Happy City: Transforming our lives through urban design

BY CHARLES MONTGOMERY
FARRAR, STRAUS AND GIROUX, N Y; 2013 358 PGS. 

A discussion about Bogota, Colombia’s successes in prioritizing people over cars and creating public open space sets the direction for this book, which early on quotes city Mayor Enrique Penalosa, who said:

“Great public space is a kind of magical good. It never ceases to yield happiness. It is almost happiness itself.” Having set the agenda, the rest of this book is spent discussing how to make cities happy places.

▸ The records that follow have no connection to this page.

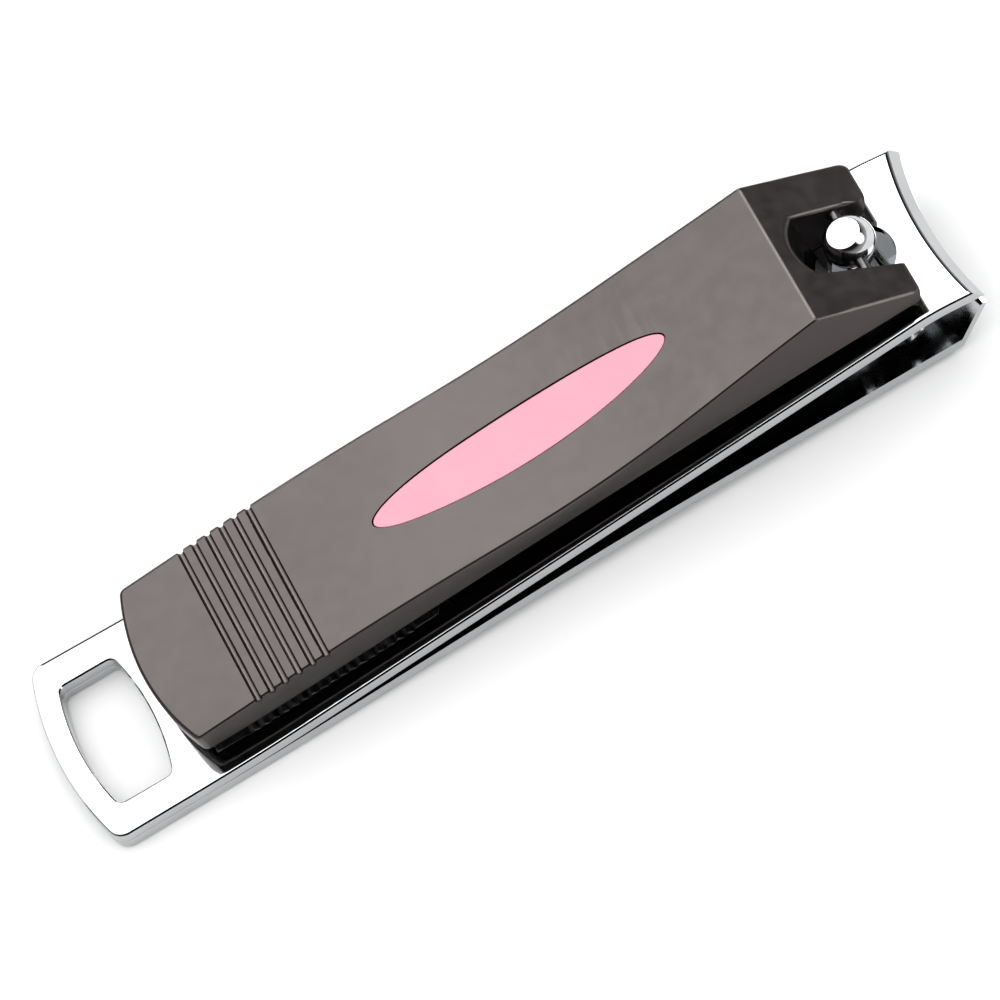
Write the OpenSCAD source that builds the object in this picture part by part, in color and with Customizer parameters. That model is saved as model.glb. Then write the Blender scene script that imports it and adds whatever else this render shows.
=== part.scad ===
// Nail clipper with a die-cast lever folded flat over two sprung steel arms.
// The tail stands at x = 0 in the drawing and the cutting edge at x = overall_length.
// The finished part is moved so that the middle of its footprint is the origin.

/* [Arms] */
// Length over both arms, tail to jaw corners
overall_length = 85.8; // [80:0.1:92]
// Width across the tail
tail_width = 18.8; // [17:0.1:21]
// Width across the jaw
jaw_width = 16.26; // [15:0.01:18]
// Thickness of each arm's steel strip
arm_thickness = 1.15; // [1.0:0.05:1.3]
// Slope of the upper arm once it has left the lower one, rise per length
upper_rise = 0.0805; // [0.075:0.0005:0.085]
// Radius of the rounded tail end
tail_end_r = 30; // [26:0.5:40]
// Radius of the tail's two corners
tail_corner_r = 1.5; // [0.8:0.1:2.5]

/* [Key ring hole] */
// Distance of the hole's rear edge from the tail end
ring_hole_start = 2.15; // [1.8:0.05:2.6]
// Distance of the hole's front edge from the tail end
ring_hole_end = 8.87; // [8:0.01:9.2]
// Width of the hole across the tail
ring_hole_width = 12.6; // [10:0.1:13.5]

/* [Jaw] */
// Radius of the hollow cutting edge
edge_r = 32; // [28:0.5:40]
// Height of the lower cutting edge in its middle
lower_edge_z = 5.05; // [4.8:0.05:5.05]

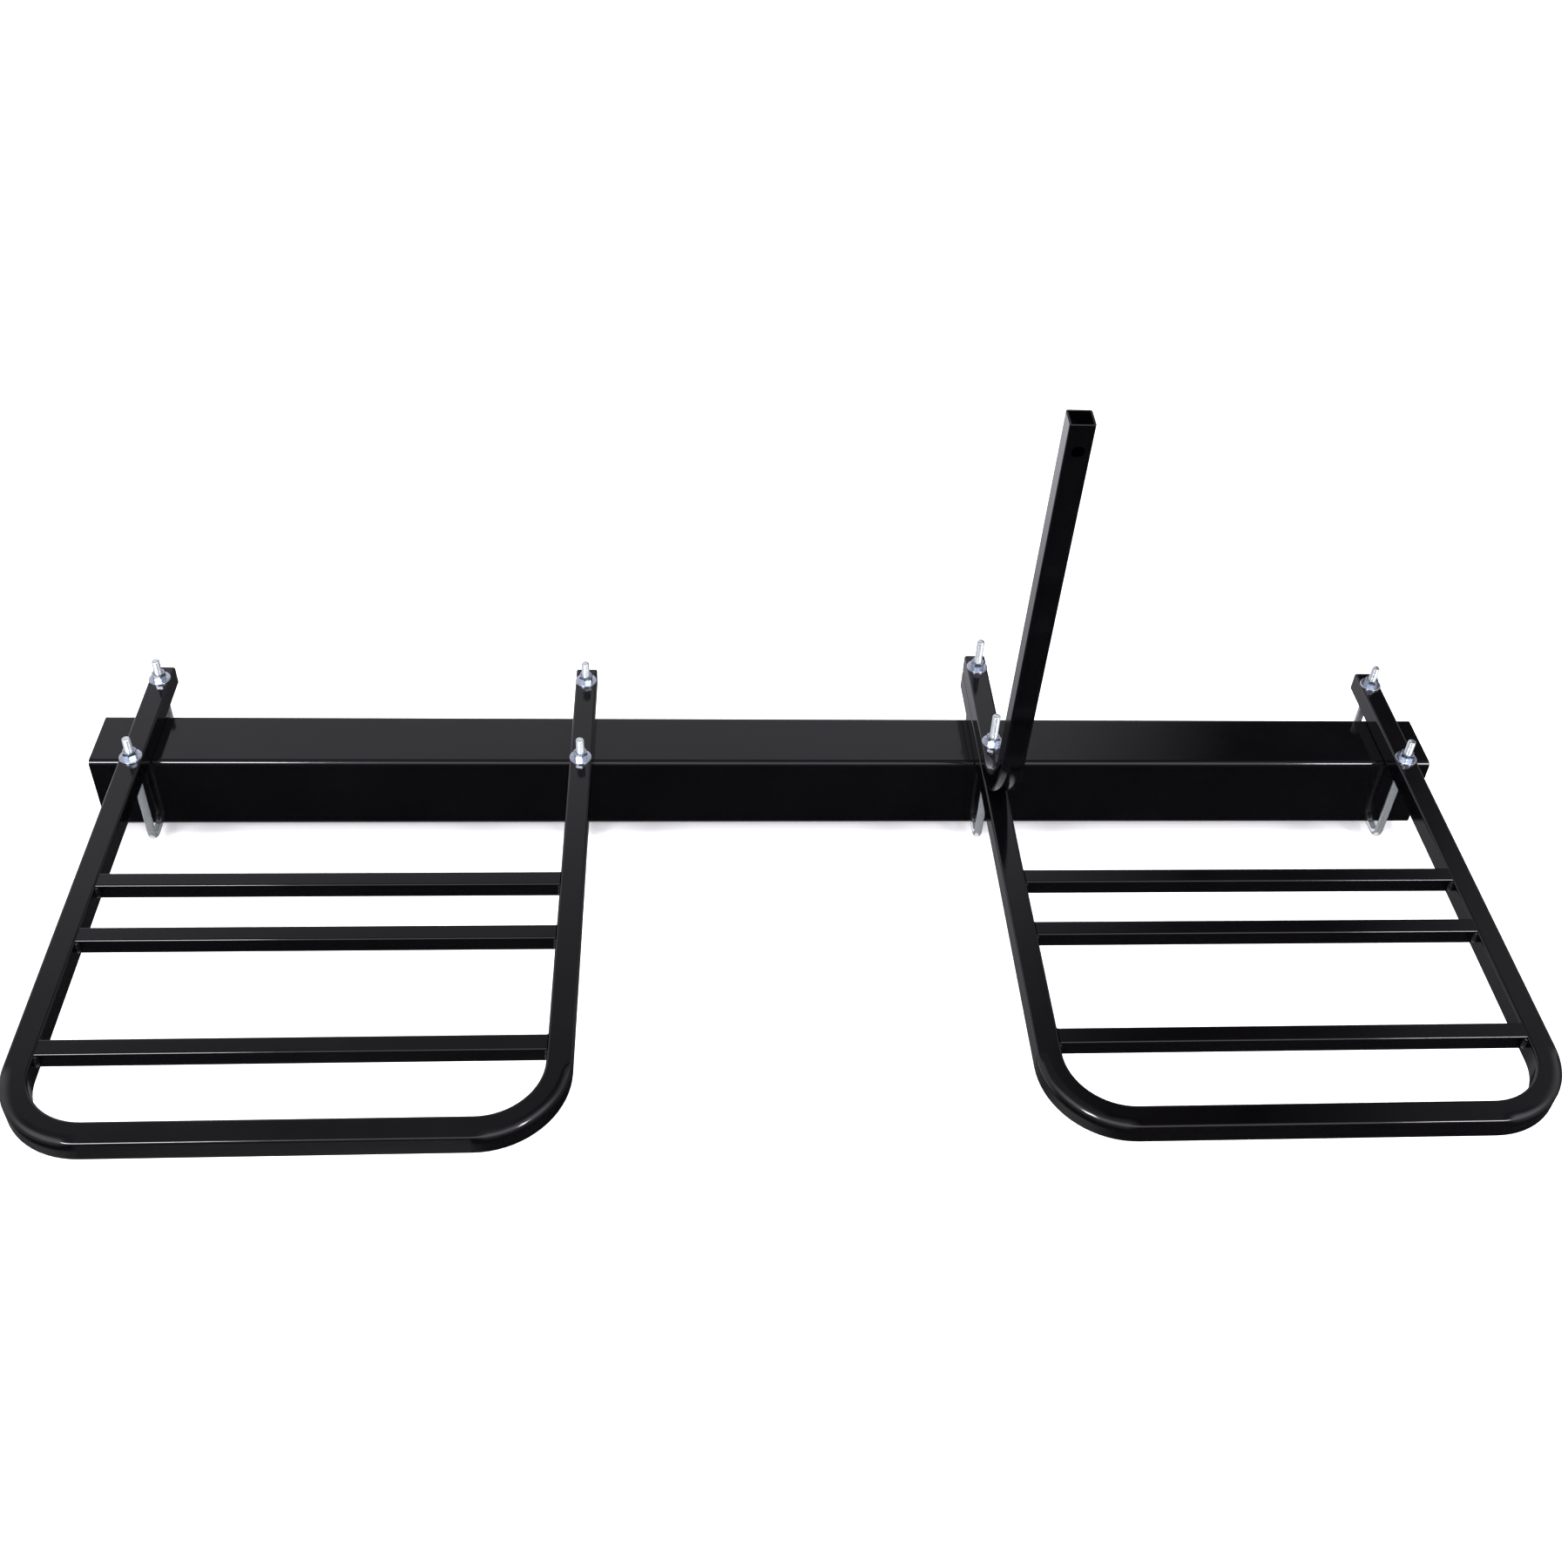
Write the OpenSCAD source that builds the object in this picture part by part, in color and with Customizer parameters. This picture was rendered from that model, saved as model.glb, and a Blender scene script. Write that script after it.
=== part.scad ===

Broadly speaking, Montgomery focuses on the commuter suburb, cycling and public transport, public open space, and dense urban living; alternating stories of where it went wrong with examples of how to do it better. This is a wide sweep which occasionally makes a convoluted argument, but the book’s breadth is one of its great strengths and certainly makes for
an interesting read as it compares suburbs of walkers with suburbs of commuters, evaluates the cost of cars, public transport and bikes, considers spatial activation, costs of commuting, discusses the contribution of open space and quite a lot more besides.

The book is clearly the product of considerable investigation, and is narrated through a mix of social and spatial research, and a global spread of exemplars (though most are North American), backed by numerous details and statistics. 

There are, for example, metrics on how long people will spend walking to amenities (shops - ten minutes, bus - five minutes and light-rail - ten minutes); on what kind of transport makes people happy (cycling at 65%), and what kind makes people fat (commuting = 4kg) and far more besides. In fact, there are enough statistically validated examples for you to win almost any argument on this topic.

Many people reading this book will already be believers and for us, having persuaded our client that a walkable suburb is a good idea, the science and metrics that will help guide achieving this will be the book’s biggest contribution. 

For me, I would have liked more on this, and fewer sorry tales. However, I am pleased to have a well-thumbed copy on my shelf; and while it isn’t a page-turner, whether you read it in one sitting or dip into it sporadically I promise you will enjoy doing so and probably learn stuff; and I can’t fault its breadth, research, or intent. So it’s $20 well spent at Amazon.